▶ Rows from a 3D modeling dataset
______________________________
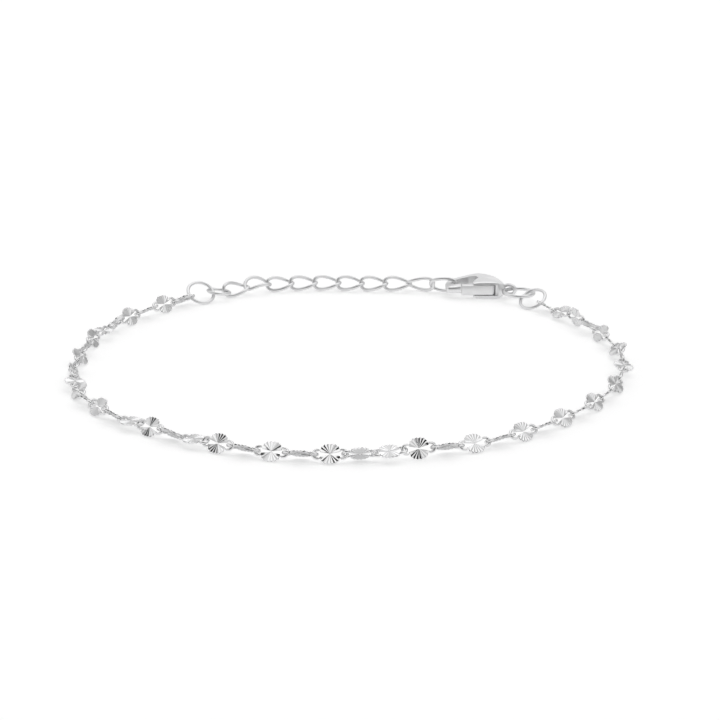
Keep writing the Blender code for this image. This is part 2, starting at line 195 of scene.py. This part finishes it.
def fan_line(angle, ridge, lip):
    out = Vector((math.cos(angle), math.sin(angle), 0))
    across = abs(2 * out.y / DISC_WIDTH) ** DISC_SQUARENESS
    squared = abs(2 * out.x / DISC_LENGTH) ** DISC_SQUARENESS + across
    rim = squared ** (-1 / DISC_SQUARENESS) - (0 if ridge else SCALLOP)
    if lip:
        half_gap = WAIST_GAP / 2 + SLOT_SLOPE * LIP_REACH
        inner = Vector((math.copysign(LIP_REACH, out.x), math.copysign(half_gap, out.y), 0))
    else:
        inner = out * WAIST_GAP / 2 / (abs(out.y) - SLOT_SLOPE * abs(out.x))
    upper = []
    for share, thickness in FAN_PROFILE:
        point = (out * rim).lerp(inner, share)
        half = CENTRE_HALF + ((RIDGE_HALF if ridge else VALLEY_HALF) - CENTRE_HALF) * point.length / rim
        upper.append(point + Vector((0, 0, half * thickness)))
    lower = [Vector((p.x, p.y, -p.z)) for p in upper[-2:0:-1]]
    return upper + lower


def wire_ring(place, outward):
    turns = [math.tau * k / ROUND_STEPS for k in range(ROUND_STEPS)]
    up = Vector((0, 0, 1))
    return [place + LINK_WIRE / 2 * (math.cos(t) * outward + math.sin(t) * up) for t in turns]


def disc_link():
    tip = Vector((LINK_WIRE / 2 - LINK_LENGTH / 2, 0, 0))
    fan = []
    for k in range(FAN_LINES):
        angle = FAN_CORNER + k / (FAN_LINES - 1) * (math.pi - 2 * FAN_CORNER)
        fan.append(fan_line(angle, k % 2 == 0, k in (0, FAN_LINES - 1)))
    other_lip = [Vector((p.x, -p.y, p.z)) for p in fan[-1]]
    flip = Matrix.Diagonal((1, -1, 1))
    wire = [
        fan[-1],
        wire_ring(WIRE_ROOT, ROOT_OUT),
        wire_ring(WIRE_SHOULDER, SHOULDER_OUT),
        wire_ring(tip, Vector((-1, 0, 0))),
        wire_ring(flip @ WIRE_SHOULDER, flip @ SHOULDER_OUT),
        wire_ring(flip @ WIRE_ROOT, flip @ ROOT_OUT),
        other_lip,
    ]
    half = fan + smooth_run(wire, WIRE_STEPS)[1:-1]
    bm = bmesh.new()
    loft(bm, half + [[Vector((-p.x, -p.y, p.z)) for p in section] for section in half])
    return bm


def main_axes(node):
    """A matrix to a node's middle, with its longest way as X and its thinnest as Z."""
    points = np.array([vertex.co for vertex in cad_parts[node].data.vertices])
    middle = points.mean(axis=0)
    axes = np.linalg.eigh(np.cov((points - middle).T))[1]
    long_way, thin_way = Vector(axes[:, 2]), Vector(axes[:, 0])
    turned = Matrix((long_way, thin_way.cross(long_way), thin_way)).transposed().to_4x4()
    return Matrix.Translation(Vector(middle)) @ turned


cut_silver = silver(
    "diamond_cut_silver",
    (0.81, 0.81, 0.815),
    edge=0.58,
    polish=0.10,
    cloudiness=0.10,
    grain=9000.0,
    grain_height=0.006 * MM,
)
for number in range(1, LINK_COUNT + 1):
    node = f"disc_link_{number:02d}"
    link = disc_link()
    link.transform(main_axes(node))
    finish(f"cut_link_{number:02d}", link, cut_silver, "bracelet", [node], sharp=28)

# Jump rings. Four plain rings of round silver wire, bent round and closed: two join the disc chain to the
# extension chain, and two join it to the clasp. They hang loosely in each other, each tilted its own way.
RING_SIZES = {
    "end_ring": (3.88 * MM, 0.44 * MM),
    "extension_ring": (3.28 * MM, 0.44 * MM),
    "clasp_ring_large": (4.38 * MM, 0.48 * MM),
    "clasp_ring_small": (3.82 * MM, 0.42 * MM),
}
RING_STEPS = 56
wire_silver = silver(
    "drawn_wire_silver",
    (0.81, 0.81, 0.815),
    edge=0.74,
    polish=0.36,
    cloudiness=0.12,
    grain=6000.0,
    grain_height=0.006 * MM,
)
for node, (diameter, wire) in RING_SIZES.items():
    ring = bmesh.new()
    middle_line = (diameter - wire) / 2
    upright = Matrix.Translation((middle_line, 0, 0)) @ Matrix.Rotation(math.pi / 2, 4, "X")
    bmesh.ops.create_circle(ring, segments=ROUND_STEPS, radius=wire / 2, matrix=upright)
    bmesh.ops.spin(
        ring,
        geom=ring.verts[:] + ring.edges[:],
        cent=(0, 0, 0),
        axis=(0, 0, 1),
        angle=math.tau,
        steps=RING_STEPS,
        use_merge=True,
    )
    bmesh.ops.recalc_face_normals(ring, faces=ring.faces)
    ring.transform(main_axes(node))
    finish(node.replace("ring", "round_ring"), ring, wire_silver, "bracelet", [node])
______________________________
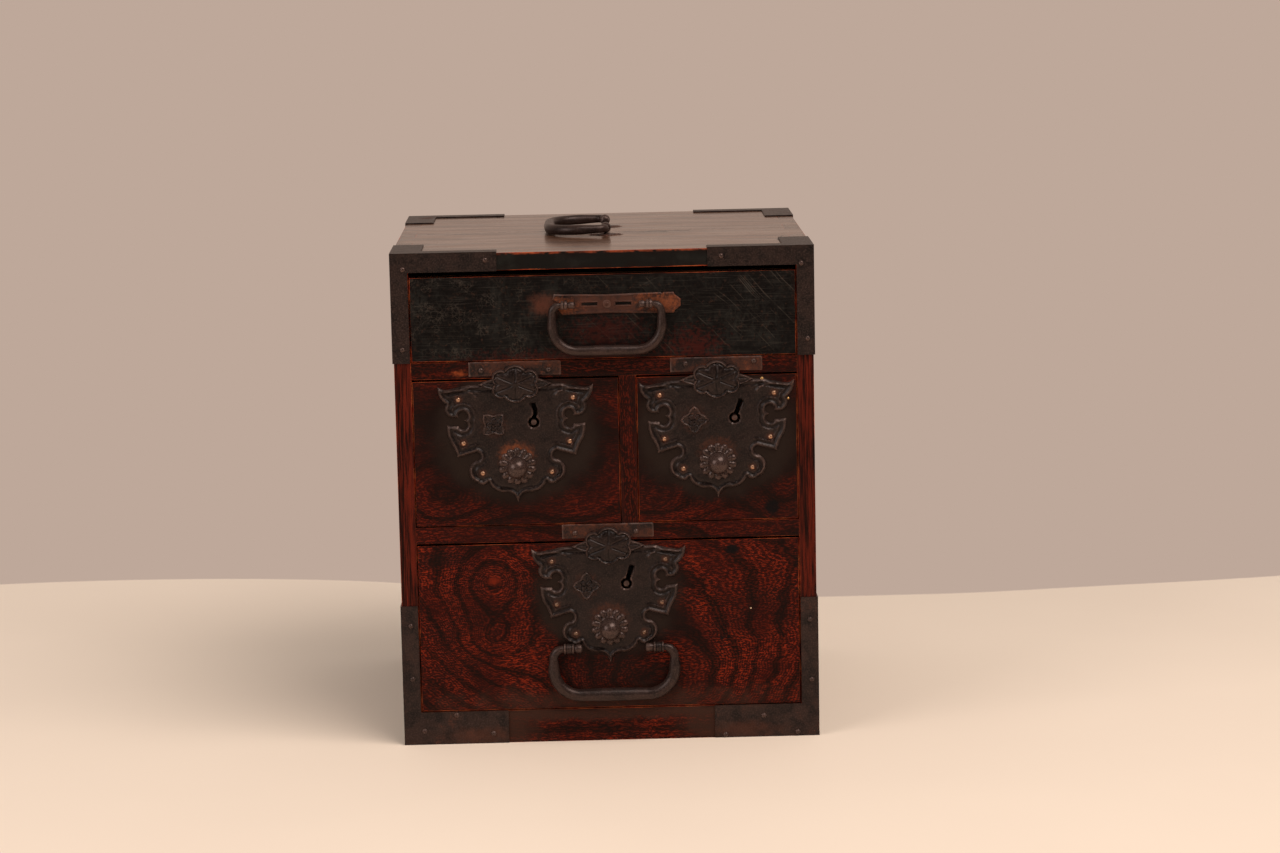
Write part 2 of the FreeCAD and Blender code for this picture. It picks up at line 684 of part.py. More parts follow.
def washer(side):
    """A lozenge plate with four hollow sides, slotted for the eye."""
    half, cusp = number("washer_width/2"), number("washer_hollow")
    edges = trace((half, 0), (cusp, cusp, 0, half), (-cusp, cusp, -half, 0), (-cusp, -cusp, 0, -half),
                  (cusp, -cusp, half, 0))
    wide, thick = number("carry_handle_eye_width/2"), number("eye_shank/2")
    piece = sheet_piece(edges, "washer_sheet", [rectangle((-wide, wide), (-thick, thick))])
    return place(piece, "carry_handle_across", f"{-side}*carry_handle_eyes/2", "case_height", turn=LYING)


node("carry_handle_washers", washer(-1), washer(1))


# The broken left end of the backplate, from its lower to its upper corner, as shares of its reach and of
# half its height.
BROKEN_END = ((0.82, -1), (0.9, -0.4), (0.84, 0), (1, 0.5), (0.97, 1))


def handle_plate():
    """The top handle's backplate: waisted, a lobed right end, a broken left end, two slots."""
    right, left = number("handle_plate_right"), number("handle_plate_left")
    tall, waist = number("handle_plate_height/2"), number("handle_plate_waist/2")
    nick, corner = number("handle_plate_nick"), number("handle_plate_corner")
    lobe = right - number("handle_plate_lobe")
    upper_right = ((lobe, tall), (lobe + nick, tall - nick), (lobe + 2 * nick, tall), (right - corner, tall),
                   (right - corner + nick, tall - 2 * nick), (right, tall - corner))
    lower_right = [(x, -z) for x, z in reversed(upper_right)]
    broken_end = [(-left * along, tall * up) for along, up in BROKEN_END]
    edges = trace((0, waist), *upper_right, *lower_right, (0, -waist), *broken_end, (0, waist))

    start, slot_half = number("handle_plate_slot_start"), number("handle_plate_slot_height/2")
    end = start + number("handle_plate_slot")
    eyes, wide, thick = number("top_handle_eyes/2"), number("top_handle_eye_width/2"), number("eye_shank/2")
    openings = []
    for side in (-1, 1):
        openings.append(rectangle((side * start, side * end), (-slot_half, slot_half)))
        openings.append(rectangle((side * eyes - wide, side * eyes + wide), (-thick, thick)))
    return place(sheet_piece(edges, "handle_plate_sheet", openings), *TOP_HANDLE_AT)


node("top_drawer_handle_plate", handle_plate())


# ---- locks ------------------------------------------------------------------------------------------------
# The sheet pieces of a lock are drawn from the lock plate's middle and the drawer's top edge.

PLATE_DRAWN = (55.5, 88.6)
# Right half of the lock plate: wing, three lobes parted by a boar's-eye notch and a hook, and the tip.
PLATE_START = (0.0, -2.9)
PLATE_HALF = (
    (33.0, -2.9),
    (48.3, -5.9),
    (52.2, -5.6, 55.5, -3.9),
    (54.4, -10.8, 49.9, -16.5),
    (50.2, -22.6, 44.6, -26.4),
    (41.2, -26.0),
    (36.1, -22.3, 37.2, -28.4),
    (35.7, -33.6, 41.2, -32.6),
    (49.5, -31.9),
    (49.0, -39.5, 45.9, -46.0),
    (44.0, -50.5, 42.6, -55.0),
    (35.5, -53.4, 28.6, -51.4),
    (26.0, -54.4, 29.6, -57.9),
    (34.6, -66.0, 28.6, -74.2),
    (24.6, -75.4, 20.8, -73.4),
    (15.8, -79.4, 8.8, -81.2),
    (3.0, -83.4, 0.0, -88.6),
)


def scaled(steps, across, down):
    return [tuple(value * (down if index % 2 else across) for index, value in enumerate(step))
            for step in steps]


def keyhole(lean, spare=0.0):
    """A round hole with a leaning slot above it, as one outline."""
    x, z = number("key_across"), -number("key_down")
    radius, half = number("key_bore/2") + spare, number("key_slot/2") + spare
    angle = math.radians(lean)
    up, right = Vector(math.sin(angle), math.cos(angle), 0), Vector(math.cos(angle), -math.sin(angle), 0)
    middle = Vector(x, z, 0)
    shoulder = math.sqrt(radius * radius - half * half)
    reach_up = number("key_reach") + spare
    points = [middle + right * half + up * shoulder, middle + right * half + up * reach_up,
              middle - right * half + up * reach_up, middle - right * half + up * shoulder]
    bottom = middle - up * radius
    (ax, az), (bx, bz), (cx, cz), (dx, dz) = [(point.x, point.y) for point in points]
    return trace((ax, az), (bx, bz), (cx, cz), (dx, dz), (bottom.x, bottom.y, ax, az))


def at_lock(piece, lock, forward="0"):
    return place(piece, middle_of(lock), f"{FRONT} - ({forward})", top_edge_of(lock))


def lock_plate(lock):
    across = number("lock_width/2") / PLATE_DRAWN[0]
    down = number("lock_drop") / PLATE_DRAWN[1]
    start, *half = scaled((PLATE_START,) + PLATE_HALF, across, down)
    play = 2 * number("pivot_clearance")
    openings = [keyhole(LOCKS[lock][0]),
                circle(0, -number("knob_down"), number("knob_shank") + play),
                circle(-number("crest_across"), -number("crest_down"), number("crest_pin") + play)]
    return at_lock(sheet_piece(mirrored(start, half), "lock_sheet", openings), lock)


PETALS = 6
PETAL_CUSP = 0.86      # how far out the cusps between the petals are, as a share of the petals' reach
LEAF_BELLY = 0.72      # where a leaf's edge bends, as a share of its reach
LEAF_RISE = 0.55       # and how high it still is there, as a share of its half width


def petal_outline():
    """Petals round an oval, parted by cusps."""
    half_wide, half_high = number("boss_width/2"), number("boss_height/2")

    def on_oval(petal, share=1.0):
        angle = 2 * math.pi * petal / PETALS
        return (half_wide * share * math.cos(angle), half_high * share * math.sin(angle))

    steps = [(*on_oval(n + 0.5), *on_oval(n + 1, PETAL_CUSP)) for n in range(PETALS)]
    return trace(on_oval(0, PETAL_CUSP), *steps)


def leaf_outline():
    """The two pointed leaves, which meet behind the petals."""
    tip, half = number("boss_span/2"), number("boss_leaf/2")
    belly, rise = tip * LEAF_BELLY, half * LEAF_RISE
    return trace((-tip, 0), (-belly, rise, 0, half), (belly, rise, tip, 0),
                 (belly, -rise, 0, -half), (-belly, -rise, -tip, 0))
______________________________
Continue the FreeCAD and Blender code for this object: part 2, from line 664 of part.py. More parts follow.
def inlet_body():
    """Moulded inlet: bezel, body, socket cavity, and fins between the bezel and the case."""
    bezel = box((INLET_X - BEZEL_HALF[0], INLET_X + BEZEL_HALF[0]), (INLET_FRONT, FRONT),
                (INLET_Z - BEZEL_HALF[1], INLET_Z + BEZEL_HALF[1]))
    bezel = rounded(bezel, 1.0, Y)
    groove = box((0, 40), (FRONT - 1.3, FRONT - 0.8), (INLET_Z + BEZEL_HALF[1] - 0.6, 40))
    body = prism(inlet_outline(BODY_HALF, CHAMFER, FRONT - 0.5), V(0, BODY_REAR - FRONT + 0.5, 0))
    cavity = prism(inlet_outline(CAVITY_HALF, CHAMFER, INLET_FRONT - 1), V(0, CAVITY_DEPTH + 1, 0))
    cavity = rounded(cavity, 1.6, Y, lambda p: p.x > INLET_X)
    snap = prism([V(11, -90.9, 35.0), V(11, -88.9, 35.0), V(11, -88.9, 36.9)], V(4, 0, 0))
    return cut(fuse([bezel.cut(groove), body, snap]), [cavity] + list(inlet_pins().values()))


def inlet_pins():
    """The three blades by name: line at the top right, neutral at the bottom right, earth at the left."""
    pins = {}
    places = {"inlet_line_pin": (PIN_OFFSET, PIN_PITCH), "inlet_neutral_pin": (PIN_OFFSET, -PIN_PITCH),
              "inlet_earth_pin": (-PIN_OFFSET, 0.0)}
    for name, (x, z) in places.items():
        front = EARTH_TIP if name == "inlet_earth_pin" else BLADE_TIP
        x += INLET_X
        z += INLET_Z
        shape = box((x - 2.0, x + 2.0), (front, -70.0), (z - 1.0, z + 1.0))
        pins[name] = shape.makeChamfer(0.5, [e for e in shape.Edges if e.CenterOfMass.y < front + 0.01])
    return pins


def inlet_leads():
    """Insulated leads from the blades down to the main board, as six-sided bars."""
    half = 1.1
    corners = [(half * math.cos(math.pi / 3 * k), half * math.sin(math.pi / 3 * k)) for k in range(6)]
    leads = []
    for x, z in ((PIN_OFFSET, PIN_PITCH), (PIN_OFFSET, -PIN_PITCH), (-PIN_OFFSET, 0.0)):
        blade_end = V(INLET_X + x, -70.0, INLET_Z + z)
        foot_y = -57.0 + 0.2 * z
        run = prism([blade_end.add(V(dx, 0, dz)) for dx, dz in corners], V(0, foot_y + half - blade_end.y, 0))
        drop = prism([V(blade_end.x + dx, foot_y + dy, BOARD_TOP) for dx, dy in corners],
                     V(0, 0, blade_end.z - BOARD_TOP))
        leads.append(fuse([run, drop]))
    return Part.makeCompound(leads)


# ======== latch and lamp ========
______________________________
▶ WORK TO DO
Tell how many lines of the records above hold the string "More". Give no other text.

▶ EXPECTED OUTPUT
2